Michael is quoted in an article about Westerners fighting for IS:


CNN correspondent Michael Ware.

In terms of how “the dark masters of the art” of propaganda get their recruits online, Ware says, “it’s not like there’s a man in an overcoat offering candy”.

“The first step is self-motivated. A young Australian has to actively go on social media and seek out an Islamic recruiter,” he says. “It’s then the process of indoctrination begins as they help facilitate travel to the war zone in the Islamic State.”

As the only known westerner to be kidnapped by al-Qa’ida and survive, Ware says there is “no frame of reference in Australia” for what recruits face there.


“It’s one thing to read their Twitter feeds and to watch their propaganda videos, but until you actually see it, feel it and breathe it, there is no possible way to understand what life is like within the society that these Islamic militants create”, he says.

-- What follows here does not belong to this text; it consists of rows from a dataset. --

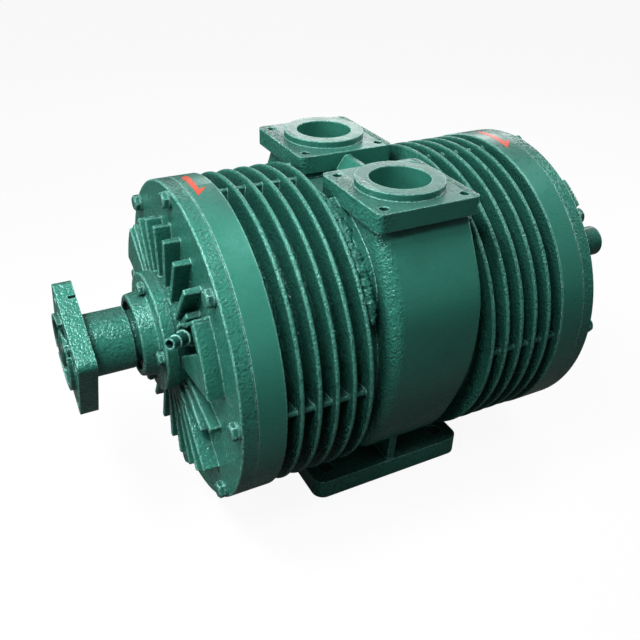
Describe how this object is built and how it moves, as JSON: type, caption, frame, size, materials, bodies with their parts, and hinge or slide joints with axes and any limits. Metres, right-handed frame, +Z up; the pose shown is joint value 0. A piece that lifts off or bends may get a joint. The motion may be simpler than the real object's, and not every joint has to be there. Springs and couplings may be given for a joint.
{
  "type": "rotary vane vacuum pump",
  "caption": "Air-cooled rotary sliding-vane vacuum pump with a finned cast cylinder on two feet, two square port flanges on top, ribbed end covers and a square drive flange.",
  "frame": {"origin": "centre of the foot bolt pattern, on the mounting face under the feet", "axes": "+X along the shaft, from the drive flange towards the closed end; +Z up through the ports; -Y towards the side with the oil nipple"},
  "size_m": [0.5991, 0.35, 0.372],
  "materials": {
    "enamel": "gloss enamel over cast iron",
    "fasteners": "gloss enamel over steel",
    "fittings": "worn enamel over steel",
    "gasket": "pressed fibre",
    "seal": "moulded",
    "bearing": "ground",
    "cage": "machined",
    "rotor_iron": "machined",
    "shaft_steel": "ground",
    "vane": "fibre laminate"
  },
  "bodies": {
    "housing": {"cylinder_casing": "enamel", "front_cover": "enamel", "rear_cover": "enamel", "front_bearing_cap": "enamel", "rear_bearing_cap": "enamel", "front_cover_gasket": "gasket", "rear_cover_gasket": "gasket", "front_cover_bolts": "fasteners", "rear_cover_bolts": "fasteners", "front_cover_washers": "fasteners", "rear_cover_washers": "fasteners", "front_cap_bolts": "fasteners", "rear_cap_bolts": "fasteners", "front_cap_washers": "fasteners", "rear_cap_washers": "fasteners", "front_oil_nipple": "fittings", "rear_oil_plug": "fittings", "front_shaft_seal": "seal", "front_inner_seal": "seal", "rear_inner_seal": "seal", "front_bearing_outer_ring": "bearing", "rear_bearing_outer_ring": "bearing"},
    "rotating_group": {"rotor": "rotor_iron", "rotor_shaft": "shaft_steel", "rear_lock_ring": "shaft_steel", "drive_flange": "enamel", "drive_key": "shaft_steel", "drive_nut": "fasteners", "drive_nut_washer": "fasteners", "front_bearing_inner_ring": "bearing", "rear_bearing_inner_ring": "bearing"},
    "front_roller_set": {"front_bearing_cage": "cage", "front_bearing_rollers": "bearing"},
    "rear_roller_set": {"rear_bearing_cage": "cage", "rear_bearing_rollers": "bearing"},
    "vane_body_1": {"vane_1": "vane"},
    "vane_body_2": {"vane_2": "vane"},
    "vane_body_3": {"vane_3": "vane"},
    "vane_body_4": {"vane_4": "vane"},
    "vane_body_5": {"vane_5": "vane"}
  },
  "joints": [
    {"name": "rotor_spin", "type": "hinge", "parent": "housing", "child": "rotating_group", "pos_m": [0, 0, 0.2095], "axis": [1, 0, 0], "continuous": true},
    {"name": "front_roller_spin", "type": "hinge", "parent": "housing", "child": "front_roller_set", "pos_m": [-0.2175, 0, 0.2095], "axis": [1, 0, 0], "continuous": true},
    {"name": "rear_roller_spin", "type": "hinge", "parent": "housing", "child": "rear_roller_set", "pos_m": [0.2175, 0, 0.2095], "axis": [1, 0, 0], "continuous": true},
    {"name": "vane_slide_1", "type": "slide", "parent": "rotating_group", "child": "vane_body_1", "axis": [0, -0.5878, 0.809], "range_m": [0, 0.0048]},
    {"name": "vane_slide_2", "type": "slide", "parent": "rotating_group", "child": "vane_body_2", "axis": [0, 0.5878, 0.809], "range_m": [0, 0.0048]},
    {"name": "vane_slide_3", "type": "slide", "parent": "rotating_group", "child": "vane_body_3", "axis": [0, 0.9511, -0.309], "range_m": [-0.0048, 0]},
    {"name": "vane_slide_4", "type": "slide", "parent": "rotating_group", "child": "vane_body_4", "axis": [0, 0, -1], "range_m": [-0.0048, 0]},
    {"name": "vane_slide_5", "type": "slide", "parent": "rotating_group", "child": "vane_body_5", "axis": [0, -0.9511, -0.309], "range_m": [-0.0048, 0]}
  ],
  "couplings": [
    {"joint": "front_roller_spin", "follows": "rotor_spin", "ratio": 0.43662},
    {"joint": "rear_roller_spin", "follows": "rotor_spin", "ratio": 0.43662}
  ]
}
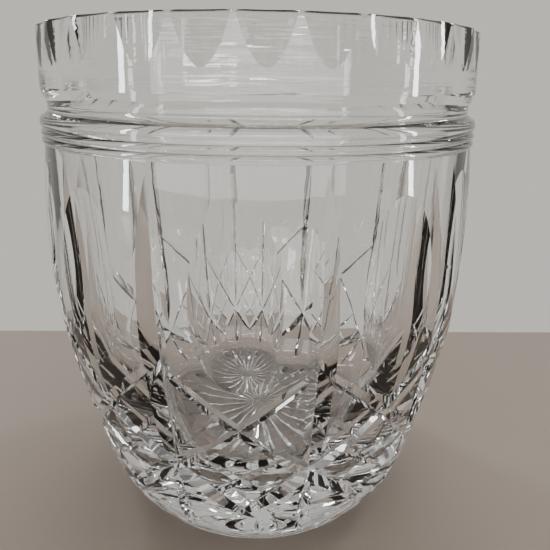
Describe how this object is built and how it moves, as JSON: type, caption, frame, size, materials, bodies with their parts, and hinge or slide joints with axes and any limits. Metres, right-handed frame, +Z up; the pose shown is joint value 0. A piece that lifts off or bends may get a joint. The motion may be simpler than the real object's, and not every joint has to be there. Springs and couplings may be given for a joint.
{
  "type": "mixing glass",
  "caption": "Wide, heavy cut-crystal mixing glass: scalloped rim, hollow neck with beads, panelled body with olive, wedge and diamond cuts, star-cut base.",
  "frame": {"origin": "centre of the resting face", "axes": "+Z up along the axis of the vessel; the middle of the front panel faces -Y"},
  "size_m": [0.1334, 0.1318, 0.15],
  "materials": {
    "glass": "polished cut crystal, clear"
  },
  "bodies": {
    "root": {"glass_vessel": "glass"}
  },
  "joints": []
}
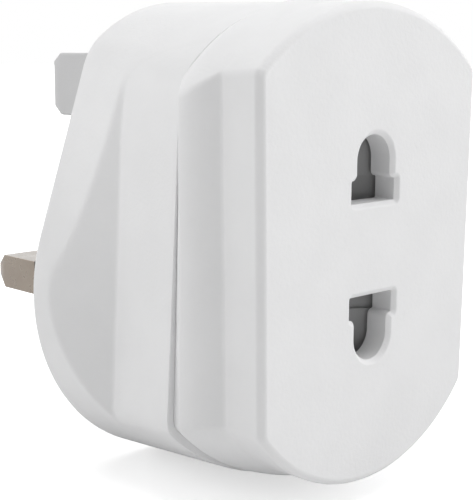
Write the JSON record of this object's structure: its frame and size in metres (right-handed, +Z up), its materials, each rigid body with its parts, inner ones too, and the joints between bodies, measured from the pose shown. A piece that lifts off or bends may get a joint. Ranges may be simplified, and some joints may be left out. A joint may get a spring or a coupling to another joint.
{
  "type": "shaver socket",
  "caption": "Fused plug-in adaptor with a shaver outlet: keyhole apertures behind a sliding shutter in front, a three-pin plug behind.",
  "frame": {"origin": "on the pin face, on the centreline, level with the midpoint between the two apertures", "axes": "+Y out of the pin face along the pins, +Z up towards the earth pin, +X to the right as the user faces the socket"},
  "size_m": [0.0424, 0.0529, 0.0527],
  "materials": {
    "white_moulding": "fine matte",
    "shutter_moulding": "satin",
    "inner_moulding": "matte",
    "sleeve": "matte",
    "pin_brass": "tarnished satin",
    "contact_brass": "satin",
    "spring_steel": "drawn",
    "screw_steel": "zinc",
    "fuse_metal": "nickel",
    "fuse_ceramic": "glazed"
  },
  "bodies": {
    "adaptor": {"front_cover": "white_moulding", "rear_housing": "white_moulding", "contact_block": "inner_moulding", "shutter_spring": "spring_steel", "live_pin": "pin_brass", "neutral_pin": "pin_brass", "live_pin_sleeve": "sleeve", "neutral_pin_sleeve": "sleeve", "earth_pin": "white_moulding", "line_contact": "contact_brass", "neutral_contact": "contact_brass", "fuse_clip_line": "contact_brass", "fuse_clip_load": "contact_brass", "assembly_screws": "screw_steel"},
    "shutter": {"shutter": "shutter_moulding"},
    "fuse_drawer": {"fuse_carrier": "white_moulding", "fuse_tube": "fuse_ceramic", "fuse_cap_line": "fuse_metal", "fuse_cap_load": "fuse_metal"}
  },
  "joints": [
    {"name": "shutter_slide", "type": "slide", "parent": "adaptor", "child": "shutter", "axis": [1, 0, 0], "range_m": [0, 0.008], "stiffness_N_per_m": 150, "springref_m": -0.003, "deforming": ["shutter_spring"]},
    {"name": "fuse_drawer_slide", "type": "slide", "parent": "adaptor", "child": "fuse_drawer", "axis": [0, 1, 0], "range_m": [0, 0.012]}
  ]
}
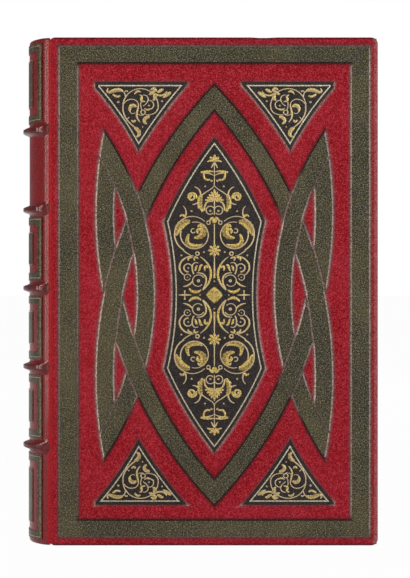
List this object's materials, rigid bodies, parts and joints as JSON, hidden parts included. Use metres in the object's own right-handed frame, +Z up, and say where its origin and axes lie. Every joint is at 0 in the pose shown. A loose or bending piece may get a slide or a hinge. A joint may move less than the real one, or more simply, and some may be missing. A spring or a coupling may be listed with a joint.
{
  "type": "leather-bound book",
  "caption": "Upright leather-bound book: red goatskin covers with green interlaced straps, black gilt plaques and a rounded spine with raised bands; both covers open.",
  "frame": {"origin": "middle of the base: the book stands on its tail edges, and the origin is centred under its width and thickness", "axes": "+Z up, from tail to head; +X from the spine towards the fore edge; the front cover faces -Y"},
  "size_m": [0.1623, 0.04, 0.23],
  "materials": {
    "red_leather": "satin",
    "green_leather": "satin",
    "black_leather": "satin",
    "silver_line": "satin",
    "gilding": "gloss",
    "paper": "matte",
    "lining_paper": "matte",
    "cord": "matte",
    "endband_silk": "satin",
    "millboard": "matte"
  },
  "bodies": {
    "block": {"text_block": "paper", "front_flyleaf": "paper", "back_flyleaf": "paper", "spine_lining": "lining_paper", "sewing_cords": "cord", "head_endband": "endband_silk", "tail_endband": "endband_silk", "spine_leather": "red_leather", "spine_panel_1": "green_leather", "spine_panel_3": "green_leather", "spine_panel_4": "green_leather", "spine_panel_5": "green_leather", "spine_panel_6": "green_leather"},
    "front_cover": {"front_board": "millboard", "front_leather": "red_leather", "front_pastedown": "paper", "border_strap": "green_leather", "upper_diamond_strap": "green_leather", "lower_diamond_strap": "green_leather", "left_bow_strap": "green_leather", "right_bow_strap": "green_leather", "centre_plaque": "black_leather", "centre_line": "silver_line", "centre_gilding": "gilding", "corner_plaque_1": "black_leather", "corner_plaque_2": "black_leather", "corner_plaque_3": "black_leather", "corner_plaque_4": "black_leather", "corner_line_1": "silver_line", "corner_line_2": "silver_line", "corner_line_3": "silver_line", "corner_line_4": "silver_line", "corner_gilding_1": "gilding", "corner_gilding_2": "gilding", "corner_gilding_3": "gilding", "corner_gilding_4": "gilding"},
    "back_cover": {"back_board": "millboard", "back_leather": "red_leather", "back_pastedown": "paper"}
  },
  "joints": [
    {"name": "front_hinge", "type": "hinge", "parent": "block", "child": "front_cover", "pos_m": [-0.06685, -0.0196, 0.115], "axis": [0, 0, -1], "range_deg": [0, 180]},
    {"name": "back_hinge", "type": "hinge", "parent": "block", "child": "back_cover", "pos_m": [-0.06685, 0.02, 0.115], "axis": [0, 0, 1], "range_deg": [0, 180]}
  ]
}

Even those who go for humanitarian purposes, like Perth doctor Tareq Kamleh who joined ISIS in Syria earlier this year, face life-threatening dangers.


“If you are working in a hospital where the US, Brits, French or Jordanians believe there is a military headquarters or military presence, they’ll drop a 500-pound bomb on that hospital,” he says. “You’re also exposed to Syrian regime attacks on the local population. Like in any war zone, death is constantly around everybody.”


After seven years on assignment in Iraq, Brisbane-born Ware, 46, has made the confronting war documentary, Only the Dead. The title comes from the expression, “only the dead have seen the end of war”.


Already attracting global attention, the 77-minute film, much of it shot by Ware using a $300 Handycam, premieres this weekend at the Sydney Film Festival.


“Our film will take you to war,” Ware says. “It shows the most intimate combat footage ever recorded in Iraq. You want to understand what is happening now, then watch the documentary.”


For years the gritty footage he accumulated was stowed in Tupperware boxes under his mother’s bed in Brisbane after returning from assignment.


So what does he see as the solution to more and more Aussies wanting to head off to fight with ISIS?


“We need to rob the IS of the motivation to drive our children to join them,” he says. “The only way we are going to do that is to engage with our own Muslims. These young men and women feel disconnected from Australian society because of the way we treat them. Take away that sense of grievance and injustice and you take away the motivation to go and join something like IS.”